This left the network holding the world's biggest sporting event with 45 minutes it couldn't sell, until the 2026 World Cup flipped the math.

FIFA now requires a three-minute hydration break at the midway point of each half, citing player welfare in North American summer heat.

What FIFA also handed broadcasters, whether by design or coincidence, is the commercial pod soccer never had.

And Fox, which holds the U.S. English-language rights for this year's World Cup, used it to the fullest.

The break is reportedly on track to generate an estimated $250 million in ad sales for Fox.

But in the stadiums, fans boo the stoppage at nearly every match, and their frustration is now a running side story of the tournament.

The Numbers Behind the Break

Each three-minute break fits four 30-second commercials, with a 20-second buffer at the start and a 30-second buffer at the end.

This works out to eight slots a game. And across 104 matches, it adds up to 832 commercials to sell.

According to The Sporting News, Fox is charging about $200,000 to $300,000 for a 30-second spot in early-round games.

The amount then rises to $750,000 for U.S. Men's National Team matches.

At a conservative $300,000 average, the break inventory generates about $250 million for Fox across the tournament.

Fox paid $485 million for the English-language rights to the tournament, and the breaks alone could cover more than half of it.

Dennis Deninger, author of "Live Sports Media," said these ad breaks also give FIFA room to charge more in future rights deals.

"There is never any going back," he told BBC Sport.

"When there is an opportunity to make more money, nobody ever says 'let's make less money.'"

Scaled across every territory with broadcast rights, estimates put the global total at almost $1 billion in hydration-break ad revenue.

Two Broadcasters, Two Approaches

Fox runs full-screen ads during every hydration break, cutting away from the pitch entirely.

The opening match, Mexico vs. South Africa, showed what that looks like.

Fox came back late from one break, and English-language viewers missed the restart of a live World Cup match.

FIFA admits that Fox has been sloppy with the required buffers, but said it won't penalize the network.

Rival network Telemundo, which holds the U.S. Spanish-language rights, went the other way.

It keeps the camera on the players, lets the commentators keep talking, and tucks sponsors into the corner of the screen.

Miguel Lorenzo, Telemundo Enterprises' senior VP of sports content, explained the thinking behind the decision.

"We're going to be staying on the match feed. Fans are going to be able to watch the players and the coach interactions," he told Sports Business Journal.

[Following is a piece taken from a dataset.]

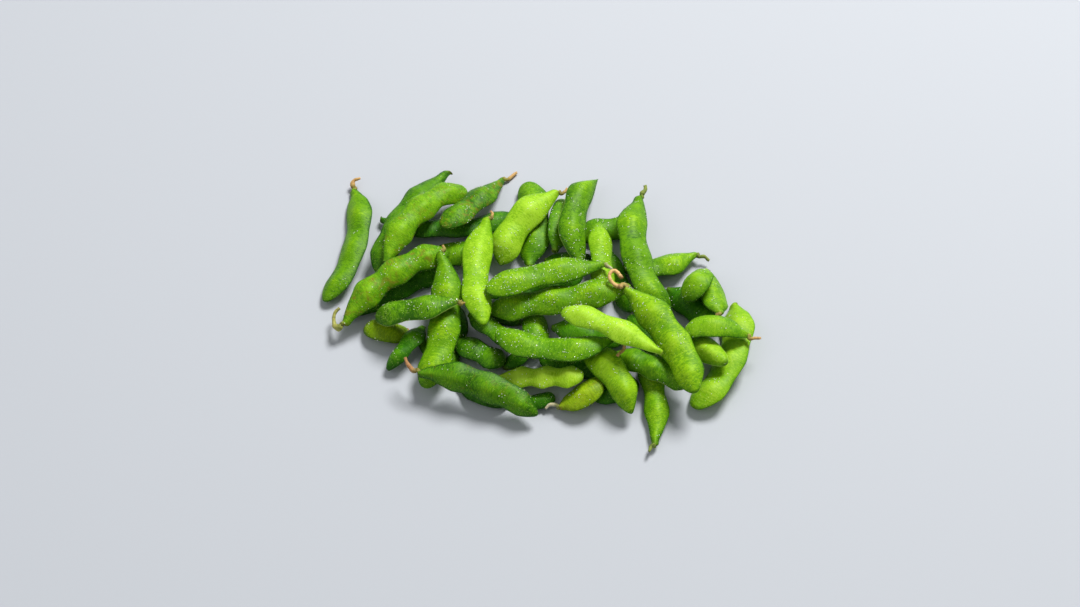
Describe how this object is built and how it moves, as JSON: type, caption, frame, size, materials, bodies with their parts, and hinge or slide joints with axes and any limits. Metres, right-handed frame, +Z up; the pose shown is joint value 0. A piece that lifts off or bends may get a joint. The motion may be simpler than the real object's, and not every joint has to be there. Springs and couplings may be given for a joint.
{
  "type": "edamame pod bundle",
  "caption": "Loose heap of whole green soybean pods lying crossed over one another, each pod curved, swollen over its beans and pointed, some with a short dried stalk.",
  "frame": {"origin": "middle of the heap's footprint, on the surface that the heap lies on", "axes": "+X along the heap's long side, to the right of someone in front of it; +Y to the back; +Z up"},
  "size_m": [0.2012, 0.1542, 0.0298],
  "materials": {
    "pod_light": "satin, finely downy light green pod skin",
    "pod_fresh": "satin, finely downy fresh green pod skin",
    "pod_mid": "satin, finely downy mid green pod skin",
    "pod_dark": "satin, finely downy dark green pod skin",
    "pod_olive": "satin, finely downy olive green pod skin",
    "stalk_tan": "dry, rough tan plant stalk",
    "stalk_green": "dry, rough green plant stalk",
    "stalk_pale": "dry, rough pale plant stalk"
  },
  "bodies": {
    "root": {"pod_01": "pod_fresh", "pod_02": "pod_dark", "pod_03": "pod_mid", "pod_04": "pod_light", "pod_05": "pod_olive", "pod_06": "pod_dark", "pod_07": "pod_dark", "pod_08": "pod_light", "pod_09": "pod_fresh", "pod_10": "pod_light", "pod_11": "pod_mid", "pod_12": "pod_fresh", "pod_13": "pod_fresh", "pod_14": "pod_fresh", "pod_15": "pod_mid", "pod_16": "pod_light", "pod_17": "pod_mid", "pod_18": "pod_fresh", "pod_19": "pod_fresh", "pod_20": "pod_mid", "pod_21": "pod_mid", "pod_22": "pod_fresh", "pod_23": "pod_fresh", "pod_24": "pod_light", "pod_25": "pod_mid", "pod_26": "pod_mid", "pod_27": "pod_fresh", "pod_28": "pod_olive", "pod_29": "pod_fresh", "pod_30": "pod_olive", "pod_31": "pod_mid", "pod_32": "pod_mid", "pod_33": "pod_mid", "pod_34": "pod_mid", "pod_35": "pod_fresh", "pod_36": "pod_mid", "pod_37": "pod_dark", "pod_38": "pod_olive", "pod_39": "pod_mid", "pod_40": "pod_dark", "pod_41": "pod_olive", "pod_42": "pod_dark", "pod_43": "pod_mid", "pod_44": "pod_mid", "pod_45": "pod_dark", "pod_46": "pod_dark", "pod_47": "pod_dark", "pod_48": "pod_dark", "pod_49": "pod_dark", "pod_50": "pod_dark", "pod_51": "pod_dark", "pod_52": "pod_dark", "pod_53": "pod_dark", "pod_54": "pod_dark", "stalk_01": "stalk_tan", "stalk_18": "stalk_green", "stalk_20": "stalk_tan", "stalk_22": "stalk_tan", "stalk_25": "stalk_tan", "stalk_38": "stalk_tan"}
  },
  "joints": []
}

"None of that will be interrupted in any way. Our goal is to create an authentic World Cup viewing experience."

Some viewers switched to Telemundo because they favor this approach, and the network also earned positive press coverage as a result.

Rob di Gisi, a sport management lecturer at Wharton, told BBC Sport that American audiences are used to in-play ads.

They grew up with them across the NFL, NBA, NHL, and MLB, he explained.

But the booing in the stands is data, too.

It tells brands that reaching a captive audience and winning one over are different buys.

Should Brands Buy In?

The argument for buying these slots is strong, at least for a U.S. audience.

A three-minute break is short enough that viewers stay put, and the ad reaches people already locked into the game it just interrupted.

Still, there's a real risk.

T. Bettina Cornwell, head of marketing at the University of Oregon, told BBC Sport that fans can turn on a brand that breaks the flow of the game.

"When brands violate the expected experience, in this case the flow of the game, fans can react negatively," she said.

The opening match proved it when Fox's break ran over, and viewers missed live action.

Telemundo's version points to another way.

Corner-of-screen sponsors during live coverage still keep the brand visible while the viewer stays in the game.

For brands and media buyers evaluating World Cup inventory, a few things are worth considering before committing to a slot.

  • Negotiate format alongside inventory: Ask the broadcaster for picture-in-picture or split-screen placement options before signing off on slots.
  • Build a clause for live-action overruns into the buy: Fox's missed restart shows the risk is real, and brands can request makegoods when a network runs long.
  • Test brand recall across formats first: A side-by-side read on Fox and Telemundo placements will tell you more than any pitch deck.

Hydration breaks are almost certainly now a permanent feature of FIFA tournaments going forward.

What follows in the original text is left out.